Lo mejor de las medidas hasta ahora anunciadas para devolver a nuestra economía el empuje que hasta hace no tanto la hacía la envidia del subcontinente es esto: la mayoría de ellas parece apuntar a liberar la economía. Es, ciertamente, el caso del desmontaje gradual del sistema de percepciones y detracciones, de la eliminación del incentivo perverso en las entidades fiscalizadoras que toman sus multas como ingresos propios, de la racionalización de las tasas creadas por los municipios y de las kafkianas inspecciones técnicas de seguridad que realiza el Indeci, entre otras.
Es decir, son medidas que buscan descargar a la iniciativa empresarial de los pesos que hoy la constriñen y apagan. Lo que significa que el Gobierno entiende bien que es esta iniciativa la que, por así decirlo, jala hacia adelante la carreta de la economía.
Lo más preocupante de las medidas anunciadas, en cambio, es esto: este no es el primer paquete de este tipo que el Gobierno anuncia y sucede que los anteriores no solo no representaron ningún cambio especialmente significativo, sino que, de hecho, no impidieron que luego el mismo Gobierno diera nuevas medidas desaceleradoras.
Esto último es muy preocupante porque significa que las medidas no van a poder producir lo que, según el ministro de Economía, es su principal objetivo –generar confianza– en el corto plazo, sino que habrá que esperar a que se implementen sin que el Gobierno deshaga con una mano (o boca, volviendo a reivindicar al dictador Juan Velasco en el relanzamiento de la refinería de Talara, por ejemplo) lo que intenta hacer con la otra.
En efecto, si la inversión privada ha dejado de crecer a tasas de dos dígitos para pasar al 1,6% del primer trimestre de este año, ello no es exclusivamente a causa de la caída de los precios de los minerales, como lo pintan algunos voceros oficiales. El Gobierno ha hecho bastante de su parte para crear los obstáculos que hoy quiere remover y para debilitar la confianza. Los ejemplos de regulaciones controlistas o populistas aprobadas por el Gobierno o apoyadas por su bancada en el Congreso abundan y atraviesan, según lo ha ido reseñando caso por caso este Diario a lo largo de los últimos tres años, los sectores más disímiles: la educación (inicial, escolar y universitaria), el ‘retail’ (para cuyas promociones, inverosímilmente, llegó a dictar un reglamento el Ministerio del Interior), el sector farmacéutico, las AFP, la comida rápida, los seguros, los hidrocarburos, el agro, etc.
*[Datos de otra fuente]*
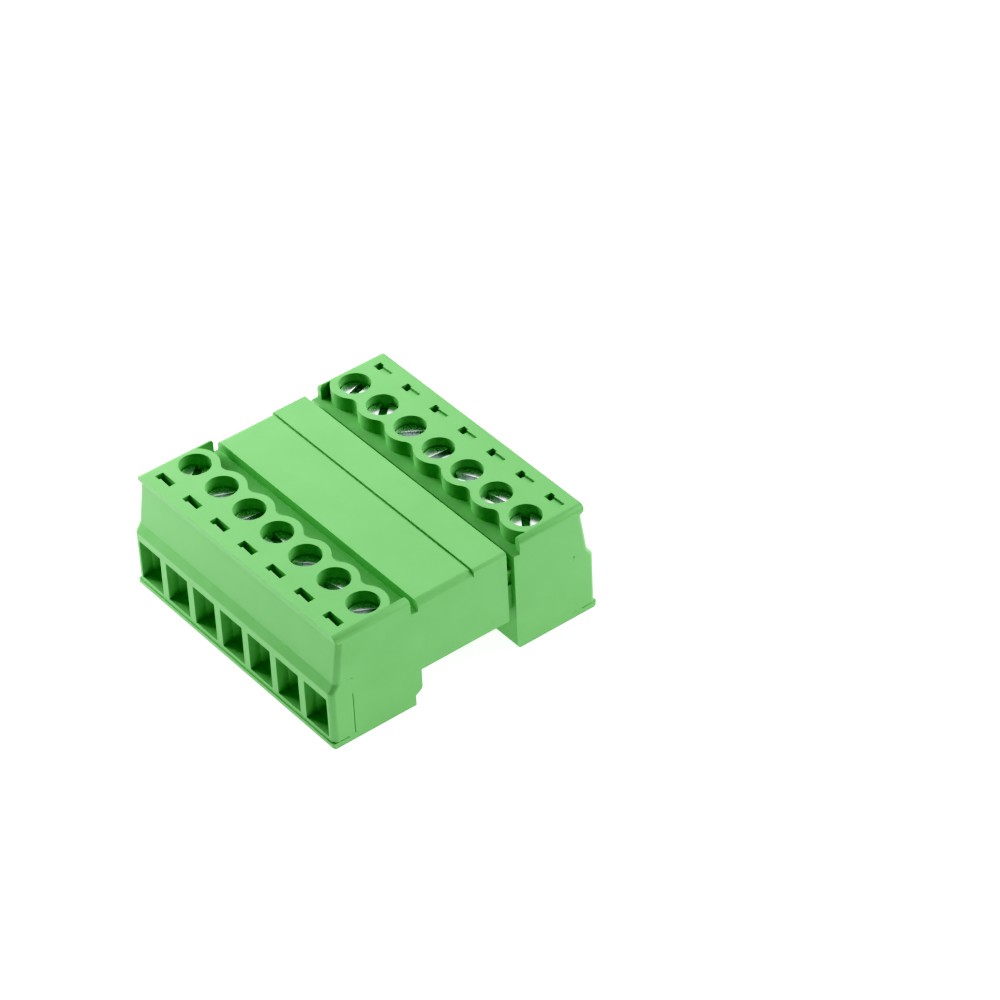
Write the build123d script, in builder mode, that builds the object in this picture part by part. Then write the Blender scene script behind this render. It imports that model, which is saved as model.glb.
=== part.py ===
# Pluggable terminal block: a seven-pole wire-to-wire pair, header half and plug half mated.
# X runs along the row of poles, Y is the mating direction and Z is up. The header half lies
# at -Y, and its pins and shroud point to +Y. The plug half is modelled like the header half,
# from its own wire side inwards, and is then mirrored to +Y.
from build123d import *
from math import atan, degrees
import os

os.makedirs("parts", exist_ok=True)

# Row of poles
pole_count = 7
pitch = 3.81
end_margin = 0.265        # what each end adds to its outer pole's half pitch
block_width = pole_count * pitch + 2 * end_margin

# Depths along Y, from the wire side inwards
tower_depth = 8.3         # wire face to the inner face of a clamp tower
end_slot = 0.7            # notch at each end, between the tower's ears and the shroud
shroud_length = 8.95
mating_gap = 0.75         # left open between the shroud's mouth and the plug's tower
block_depth = 2 * tower_depth + end_slot + shroud_length + mating_gap
wire_face = -block_depth / 2
shroud_start = tower_depth + end_slot
mouth = shroud_start + shroud_length
collar_length = 3.3       # the end of the shroud, which stands a little proud
collar_rise = 0.1
collar_groove = 0.14

# Heights
tower_height = 11.15
shroud_bottom = 3.4
shroud_drop = 0.65        # tower's top to the shroud's
valley_drop = 1.65        # tower's top to the floor between the screw domes and the shroud
ledge_drop = 1.45         # tower's top to the ledge along the plug's domes
floor_thickness = 0.5

# Outer form of a tower
top_corner_radius = 0.6
wire_corner_radius = 0.5  # upright corners, up to the top lip
lip_corner_radius = 0.2   # those of the sole lip and the top lip
collar_corner_radius = 0.3
sole_lip_height = 0.55
sole_bevel = 0.15
cover_inset = 0.1         # the cover's face stands back from the sole lip
cover_shoulder = 5.65     # where the cover's face starts to slope back
cover_top = 6.4
cover_top_inset = 0.62
wall_top_inset = 1.2
top_lip_inset = 0.95
top_lip_height = 0.6
top_lip_draft = 0.12
header_foot_height = 1.0  # sole to the step under the shroud's root
header_foot_slope = 0.45
header_foot_radius = 0.4
plug_foot_radius = 0.4

# Domes round the screws, and the ears at the row's ends
dome_radius = 2.1
dome_blend = 0.9
ear_thickness = 0.55
ear_radius = 0.3
plug_ear_setback = 0.62   # the plug's ears end this far behind its inner face

# Wire entries and the cover that holds them
entry_width = 3.0
entry_height = 3.9
entry_bottom = 1.0
entry_depth = 1.05        # straight part, before the throat
throat_width = 2.1
cover_depth = 2.1         # face to back
seam = 0.05               # visible joint between cover and housing

# Latch tongues of the cover, and the windows in the tower's top that show them
window_width = 1.85
window_depth = 0.66
window_waist = 0.6        # the slot narrows to this where it meets the key hole
window_setback = 2.05
window_shift = 0.06       # from the pole's middle to the window's
key_hole_width = 0.55     # the deep part of a window, on its -X side
key_hole_overhang = 0.1   # how much further than the slot it reaches towards the wires
key_hole_drop = 1.9
header_tongue_recess = 0.9    # a tongue's tip lies this far below the top
plug_tongue_recess = 0.15
tongue_gap = 0.05
tongue_foot = 1.3         # joins a tongue to the back of the cover

# Screws
screw_inset = 2.99        # axis to the tower's inner face
head_radius = 1.31
head_height = 1.1
head_recess = 1.1         # tower's top to the head's
head_gap = 0.09
shoulder_gap = 0.05
shoulder_thickness = 0.5
plug_screw_lift = 0.25    # the plug's screws stand turned out a little
driver_slot_width = 0.68
driver_slot_depth = 0.6
shank_radius = 1.0
shank_gap = 0.07
shank_sides = 12          # flats that stand for the thread
hole_sides = 8            # hidden holes round a shank

# Clamp cages and the bus bars that run through them
cage_width = 3.0
cage_length = 3.0
cage_wall = 0.5
cage_roof = 0.75
cage_gap = 0.07
cage_corner = 0.3         # flats across the folds of the strip
cell_gap = 0.1
bar_thickness = 0.8
bar_width = 1.8
bar_bottom = 3.85
bar_lead = 0.8            # cover's seat to the bar's end
bar_gap = 0.05
grip_depth = 0.12         # grooves across the cage's floor, which grip the wire
grip_pitch = 0.7
grip_count = 3

# Pins and the cells of the shroud that they stand in
contact_rise = 2.6        # shroud's underside to the middle of a pin and of its socket
bend_lead = 0.95          # the bar starts to rise this far before the tower's inner face
bend_length = 1.8
pin_width = 1.0
pin_recess = 1.4          # tip to the shroud's mouth
pin_point = 0.3
pin_seat_gap = 0.03
cell_wall = 0.28
shroud_floor = 0.7
shroud_roof = 0.85
cell_depth = 6.8          # mouth to the back of a cell

# Keys that narrow the top of each pin cell
key_block = 0.4           # partition's extra thickness under the roof, each side
key_bump_reach = 0.85
key_bump_drop = 1.25
key_bump_nose = 0.45
key_bump_height = 0.9
key_tab_reach = 0.97
key_tab_drop = 1.07
key_tab_height = 0.5
key_nose_cut = 0.2

# Fingers of the plug
finger_tip_gap = 0.35     # tips to the backs of the cells
finger_gap = 0.115
finger_floor_gap = 0.1
finger_root = 0.66        # solid between the slots' ends and the tower
finger_tip_chamfer = 0.3
finger_wall = 0.35
finger_tip_wall = 0.6
rib_width = 0.9
rib_height = 1.2
rib_gap = 0.3             # to the roof of the cell
rib_length = 2.1
rib_setback = 0.25
rib_radius = 0.4
side_step_depth = 0.2
side_step_length = 3.4
side_step_height = 1.1
side_step_drop = 0.45     # from the finger's top

# Spring sockets in the fingers
socket_height = 1.3
socket_gap = 0.05
riser_setback = 0.25      # riser to the tower's inner face
leaf_thickness = 0.35
leaf_contact_gap = 0.06
leaf_root_spread = 0.25   # how much wider the leaves stand at their root
leaf_tip_spread = 0.3
leaf_flare = 1.5          # from where the leaves touch the pin to their ends
leaf_end_gap = 0.55       # to the finger's end wall
socket_mouth = 1.5
socket_mouth_chamfer = 0.25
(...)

Por otra parte, los ejemplos de normas transversales (ya no solo sectoriales) antiinversión (al menos antiinversión formal) también han sido numerosos y significativos. Por ejemplo, en un país donde el 68% de la población ya era contratada en la informalidad, ¿a quién se le puede ocurrir crear una ley de seguridad y salud en el trabajo que exige a las empresas contratar a un médico ocupacional para prevenir cualquier enfermedad; realizar un examen médico a cada trabajador cuando ingresa y cuando se retira, además de anualmente; y proveer de cuatro capacitaciones anuales a los trabajadores con los exámenes correspondientes? En el mismo sentido, si una parte muy grande de nuestro PBI se produce en la informalidad, ¿cómo se puede dar nuevas facultades más bien discrecionales a la administración tributaria para tratar como narcotraficantes a quienes acuse de evasión? Y, ¿bajo qué criterio de realidad se dicta una norma que fija el estándar de calidad del aire exigido para los estudios de impacto ambiental en un nivel cinco veces más exigente que el país más adelantado del mundo en la materia (Japón) y 12 veces más gravoso que el de nuestro más cercano competidor minero (Chile)?
No dudamos, pues, de que vayan en el sentido correcto y sean muy positivas la gran mayoría de las medidas hasta ahora anunciadas (aunque no vayan suficientemente a fondo, como iría, por ejemplo, emprender una reforma de nuestra muy rígida legislación laboral, y no solo del esquema que regula a la entidad a cargo de fiscalizarla). Dados los antecedentes, sin embargo, es inevitable que este vaya a ser un caso de ver para creer. Y lo decimos, tómenos la palabra, con todas las ganas de creer.